# Blind man in a bikers bar



## The Silver Surfer (May 14, 2002)

BLIND MAN IN A BIKER BAR

A blind man wanders into an all girls biker bar by mistake.

He finds his way to a bar stool and orders some coffee.

After sitting there for awhile, he yells to the waiter, "Hey, you wanna hear a blonde joke?"

The bar immediately falls absolutely silent. In a very deep, husky voice, the woman next to him says, "Before you tell that joke sir, I think it is only fair -- given that you are blind -- that you should know five things:

1. The bartender is a blonde girl with a baseball bat.

2. The bouncer is a blonde girl.

3. I'm a 6 foot tall, 175 lb. Blonde woman with a black belt in karate.

4. The woman sitting next to me is blonde and a professional weightlifter.

5. The lady to your right is blonde and a professional wrestler.

Now, think about it seriously, Mister.

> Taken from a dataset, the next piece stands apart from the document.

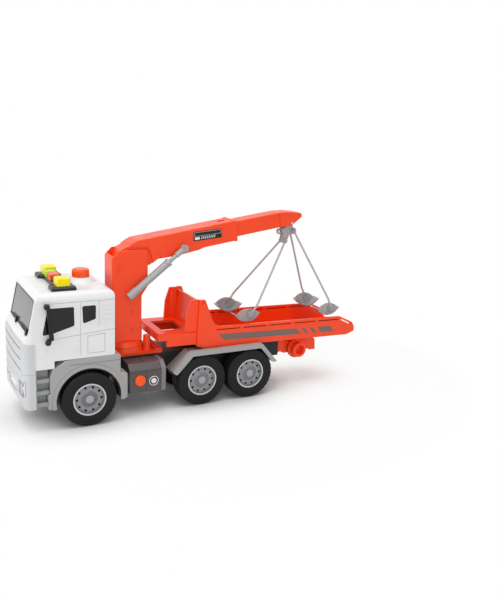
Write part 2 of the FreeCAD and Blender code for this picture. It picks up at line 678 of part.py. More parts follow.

Do you still wanna tell that joke?"

The blind man thinks for a second, shakes his head, and mutters,
"No... Not if I'm gonna have to explain it five times


----------



## conlechi (May 6, 2006)

:roll: :lol:


----------



## trev (Aug 5, 2005)




----------



## AidenL (Nov 29, 2006)

:lol: :lol: :lol:


----------



## J55TTC (Apr 25, 2005)




----------